== Your goal ==
From the line with "Continue the FreeCAD" to the line with "socket.default_value = value", both lines included, set down exactly those lines, please, and no others.

== Dataset entries ==
§ §

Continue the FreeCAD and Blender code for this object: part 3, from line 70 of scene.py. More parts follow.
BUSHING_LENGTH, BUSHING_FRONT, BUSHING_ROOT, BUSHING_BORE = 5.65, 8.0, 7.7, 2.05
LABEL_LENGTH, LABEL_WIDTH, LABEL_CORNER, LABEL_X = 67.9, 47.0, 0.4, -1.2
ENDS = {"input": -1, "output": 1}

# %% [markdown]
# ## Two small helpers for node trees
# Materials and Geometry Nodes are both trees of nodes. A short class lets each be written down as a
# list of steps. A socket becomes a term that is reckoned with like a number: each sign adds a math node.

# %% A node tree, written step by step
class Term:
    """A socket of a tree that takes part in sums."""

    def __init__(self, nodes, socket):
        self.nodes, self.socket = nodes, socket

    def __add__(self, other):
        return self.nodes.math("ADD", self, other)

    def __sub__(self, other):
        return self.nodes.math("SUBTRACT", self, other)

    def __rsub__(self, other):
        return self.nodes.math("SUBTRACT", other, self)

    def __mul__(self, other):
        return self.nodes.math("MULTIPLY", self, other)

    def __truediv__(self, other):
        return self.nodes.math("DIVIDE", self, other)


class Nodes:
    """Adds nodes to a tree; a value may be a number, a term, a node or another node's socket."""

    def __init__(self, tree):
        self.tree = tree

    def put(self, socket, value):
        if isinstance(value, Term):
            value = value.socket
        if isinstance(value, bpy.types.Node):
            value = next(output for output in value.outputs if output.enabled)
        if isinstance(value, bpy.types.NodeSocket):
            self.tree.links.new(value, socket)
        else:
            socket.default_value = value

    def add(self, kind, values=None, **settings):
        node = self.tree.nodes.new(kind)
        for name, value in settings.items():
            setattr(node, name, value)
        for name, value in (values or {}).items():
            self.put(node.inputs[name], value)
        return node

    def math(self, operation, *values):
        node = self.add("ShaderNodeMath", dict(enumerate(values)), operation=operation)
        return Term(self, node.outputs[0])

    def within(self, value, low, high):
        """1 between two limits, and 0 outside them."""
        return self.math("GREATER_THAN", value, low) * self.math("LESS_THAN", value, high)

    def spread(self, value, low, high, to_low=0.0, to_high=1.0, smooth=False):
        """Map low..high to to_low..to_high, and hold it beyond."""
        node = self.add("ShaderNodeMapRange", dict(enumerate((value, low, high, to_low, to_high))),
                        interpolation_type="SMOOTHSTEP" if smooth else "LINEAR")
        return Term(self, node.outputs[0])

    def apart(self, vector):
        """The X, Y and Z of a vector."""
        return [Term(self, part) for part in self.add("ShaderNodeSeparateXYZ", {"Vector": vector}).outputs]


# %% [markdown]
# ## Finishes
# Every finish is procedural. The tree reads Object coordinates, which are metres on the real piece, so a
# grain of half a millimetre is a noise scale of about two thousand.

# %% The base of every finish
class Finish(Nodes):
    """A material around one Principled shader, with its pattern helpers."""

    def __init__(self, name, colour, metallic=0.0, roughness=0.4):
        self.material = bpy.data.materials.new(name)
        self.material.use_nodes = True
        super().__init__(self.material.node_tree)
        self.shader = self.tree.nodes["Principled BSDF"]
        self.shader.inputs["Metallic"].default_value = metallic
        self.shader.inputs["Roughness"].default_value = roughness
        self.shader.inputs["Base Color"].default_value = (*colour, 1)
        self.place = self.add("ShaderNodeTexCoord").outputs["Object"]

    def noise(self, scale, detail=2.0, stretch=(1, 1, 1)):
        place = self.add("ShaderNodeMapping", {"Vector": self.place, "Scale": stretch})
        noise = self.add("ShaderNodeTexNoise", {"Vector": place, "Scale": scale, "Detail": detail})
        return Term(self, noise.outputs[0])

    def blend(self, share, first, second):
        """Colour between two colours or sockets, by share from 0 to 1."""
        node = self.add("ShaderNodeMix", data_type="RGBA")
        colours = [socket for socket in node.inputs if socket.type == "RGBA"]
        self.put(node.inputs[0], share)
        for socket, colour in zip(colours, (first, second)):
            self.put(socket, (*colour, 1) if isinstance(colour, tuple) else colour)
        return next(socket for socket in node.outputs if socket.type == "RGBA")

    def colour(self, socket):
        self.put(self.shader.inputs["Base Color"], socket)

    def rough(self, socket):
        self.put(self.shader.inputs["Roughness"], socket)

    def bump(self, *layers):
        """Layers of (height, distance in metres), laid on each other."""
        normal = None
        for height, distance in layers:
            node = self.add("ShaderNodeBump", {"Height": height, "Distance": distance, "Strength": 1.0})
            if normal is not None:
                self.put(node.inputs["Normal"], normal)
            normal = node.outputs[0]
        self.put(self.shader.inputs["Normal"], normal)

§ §

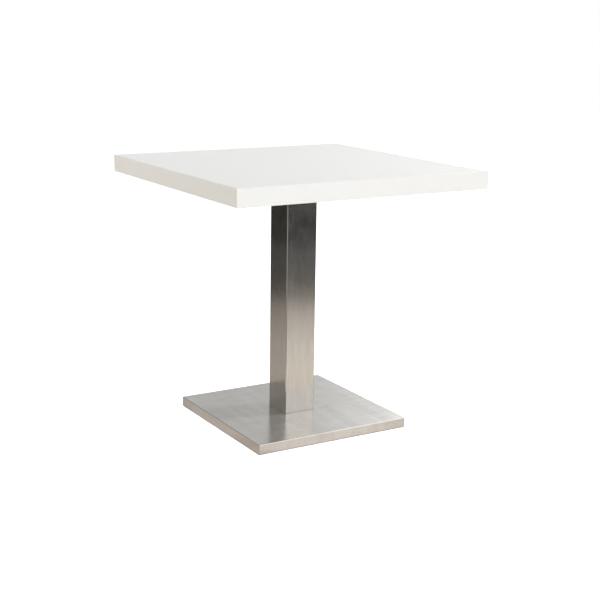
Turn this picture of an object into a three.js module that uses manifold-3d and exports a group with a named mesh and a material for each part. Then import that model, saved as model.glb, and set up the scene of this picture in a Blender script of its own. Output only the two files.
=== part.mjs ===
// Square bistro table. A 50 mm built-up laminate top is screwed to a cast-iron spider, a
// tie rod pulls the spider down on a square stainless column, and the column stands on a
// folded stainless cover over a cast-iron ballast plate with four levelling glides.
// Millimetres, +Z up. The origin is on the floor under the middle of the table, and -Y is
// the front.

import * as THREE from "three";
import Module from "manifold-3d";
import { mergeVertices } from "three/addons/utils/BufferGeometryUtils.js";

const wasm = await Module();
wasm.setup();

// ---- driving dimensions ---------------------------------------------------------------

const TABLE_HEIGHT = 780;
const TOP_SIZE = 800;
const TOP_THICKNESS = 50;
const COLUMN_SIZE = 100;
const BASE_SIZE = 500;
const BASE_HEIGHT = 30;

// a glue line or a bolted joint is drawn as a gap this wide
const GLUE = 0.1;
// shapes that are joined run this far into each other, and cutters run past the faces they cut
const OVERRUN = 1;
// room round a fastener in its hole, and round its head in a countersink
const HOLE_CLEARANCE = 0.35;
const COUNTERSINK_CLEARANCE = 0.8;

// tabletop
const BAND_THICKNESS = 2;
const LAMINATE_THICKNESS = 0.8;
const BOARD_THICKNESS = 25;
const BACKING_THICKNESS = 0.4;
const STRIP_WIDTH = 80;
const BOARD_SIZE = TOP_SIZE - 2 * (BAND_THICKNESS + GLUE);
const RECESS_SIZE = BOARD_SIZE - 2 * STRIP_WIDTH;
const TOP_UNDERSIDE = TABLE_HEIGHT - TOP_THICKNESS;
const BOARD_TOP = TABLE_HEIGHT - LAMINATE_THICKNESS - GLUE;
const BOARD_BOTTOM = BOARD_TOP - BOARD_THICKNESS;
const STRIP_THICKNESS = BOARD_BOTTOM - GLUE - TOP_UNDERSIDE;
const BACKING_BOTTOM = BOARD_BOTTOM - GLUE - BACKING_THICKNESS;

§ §

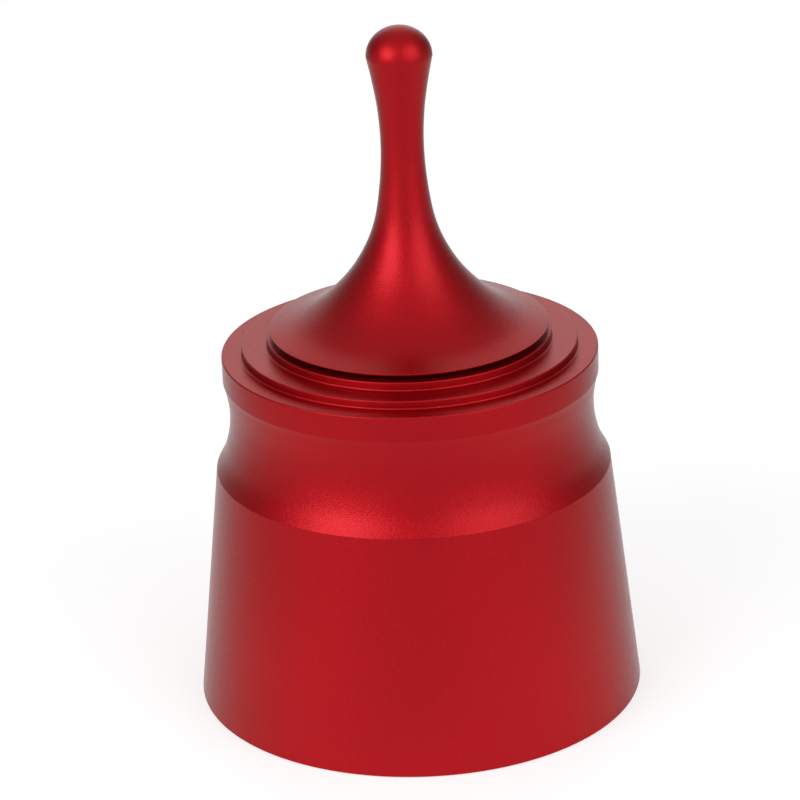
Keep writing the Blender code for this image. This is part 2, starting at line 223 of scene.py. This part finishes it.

§ §

== Reply to the exercise ==
Continue the FreeCAD and Blender code for this object: part 3, from line 70 of scene.py. More parts follow.
BUSHING_LENGTH, BUSHING_FRONT, BUSHING_ROOT, BUSHING_BORE = 5.65, 8.0, 7.7, 2.05
LABEL_LENGTH, LABEL_WIDTH, LABEL_CORNER, LABEL_X = 67.9, 47.0, 0.4, -1.2
ENDS = {"input": -1, "output": 1}

# %% [markdown]
# ## Two small helpers for node trees
# Materials and Geometry Nodes are both trees of nodes. A short class lets each be written down as a
# list of steps. A socket becomes a term that is reckoned with like a number: each sign adds a math node.

# %% A node tree, written step by step
class Term:
    """A socket of a tree that takes part in sums."""

    def __init__(self, nodes, socket):
        self.nodes, self.socket = nodes, socket

    def __add__(self, other):
        return self.nodes.math("ADD", self, other)

    def __sub__(self, other):
        return self.nodes.math("SUBTRACT", self, other)

    def __rsub__(self, other):
        return self.nodes.math("SUBTRACT", other, self)

    def __mul__(self, other):
        return self.nodes.math("MULTIPLY", self, other)

    def __truediv__(self, other):
        return self.nodes.math("DIVIDE", self, other)


class Nodes:
    """Adds nodes to a tree; a value may be a number, a term, a node or another node's socket."""

    def __init__(self, tree):
        self.tree = tree

    def put(self, socket, value):
        if isinstance(value, Term):
            value = value.socket
        if isinstance(value, bpy.types.Node):
            value = next(output for output in value.outputs if output.enabled)
        if isinstance(value, bpy.types.NodeSocket):
            self.tree.links.new(value, socket)
        else:
            socket.default_value = value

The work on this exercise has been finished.